Cho-Ying Wu, Jialiang Wang, Michael Hall, Ulrich Neumann, Shuochen Su
[arXiv] [CVF open access] [project site: data, supplementary]
As this project includes data contribution, please refer to the project page for data download instructions, including SimSIN, UniSIN, and VA, as well as UniSIN leaderboard participation.
Our DistDepth is a highly robust monocular depth estimation approach for generic indoor scenes.
- Trained with stereo sequences without their groundtruth depth
- Structured and metric-accurate
- Run in an interactive rate with Laptop GPU
- Sim-to-real: trained on simulation and becomes transferrable to real scenes
We test on Ubuntu 20.04 LTS with an laptop NVIDIA 2080 GPU.
Install packages
-
Use conda
conda create --name distdepth python=3.8
conda activate distdepth
-
Install pre-requisite common packages. Go to https://pytorch.org/get-started/locally/ and install pytorch that is compatible to your computer. We test on pytorch v1.9.0 and cudatoolkit-11.1. (The codes should work under other v1.0+ versions)
-
Install other dependencies: opencv-python and matplotlib, imageio, Pillow, augly, tensorboardX
pip install opencv-python, matplotlib, imageio, Pillow, augly, tensorboardX
Download pretrained models
-
Download pretrained models [here] (ResNet152, 246MB, illustation for averagely good in-the-wild indoor scenes).
-
Unzip under the root. 'ckpts' that contains the pretrained models is created.
-
Run
python demo.py
-
Results will be stored under
results/
Some Sample data are provided in data/sample_pc
.
python visualize_pc.py
Download SimSIN [here]. For UniSIN and VA, please download at the [project site].
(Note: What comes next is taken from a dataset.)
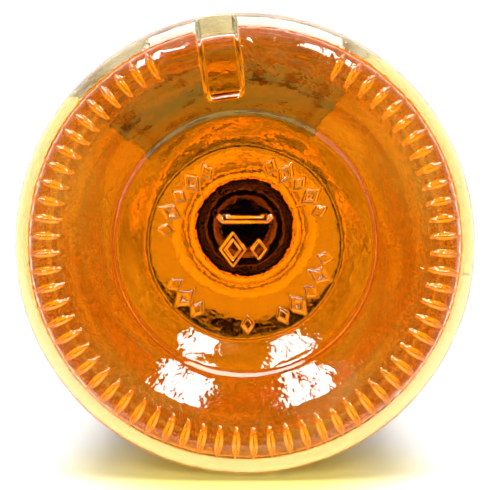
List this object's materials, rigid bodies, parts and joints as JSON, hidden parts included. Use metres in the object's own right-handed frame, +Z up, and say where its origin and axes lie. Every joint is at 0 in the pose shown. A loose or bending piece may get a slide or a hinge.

To generate stereo data with depth using Habitat, we provide a snippet here. Install Habitat first.
python visualize_pc.py
For a simple taste of training, download a smaller replica set [here] and create and put under './SimSIN-simple'.
mkdir weights
wget -O weights/dpt_hybrid_nyu-2ce69ec7.pt https://github.com/intel-isl/DPT/releases/download/1_0/dpt_hybrid_nyu-2ce69ec7.pt
python execute.py --exe train --model_name distdepth-distilled --frame_ids 0 --log_dir='./tmp' --data_path SimSIN-simple --dataset SimSIN --batch_size 12 --width 256 --height 256 --max_depth 10.0 --num_epochs 10 --scheduler_step_size 8 --learning_rate 0.0001 --use_stereo --thre 0.95 --num_layers 152
The memory takes about 18G and requires about 20 min on a RTX 3090 GPU.
SimSIN trained models, evaluation on VA
Name | Arch | Expert | MAE | AbsRel | RMSE | acc@ 1.25 | acc@ 1.25^2 | acc@ 1.25^3 | Download |
---|---|---|---|---|---|---|---|---|---|
DistDepth | ResNet152 | DPT Large | 0.252 | 0.175 | 0.371 | 75.1 | 93.9 | 98.4 | model |
DistDepth | ResNet152 | DPT Legacy | 0.270 | 0.186 | 0.386 | 73.2 | 93.2 | 97.9 | model |
DistDepth-Multi | ResNet101 | DPT Legacy | 0.243 | 0.169 | 0.362 | 77.1 | 93.7 | 97.9 | model |
Download VA (8G) first. Extract under the root folder.
.
├── VA
├── camera_0
├── 00000000.png
......
├── camera_1
├── 00000000.png
......
├── gt_depth_rectify
├── cam0_frame0000.depth.pfm
......
├── VA_left_all.txt
Run bash eval.sh
The performances will be saved under the root folder.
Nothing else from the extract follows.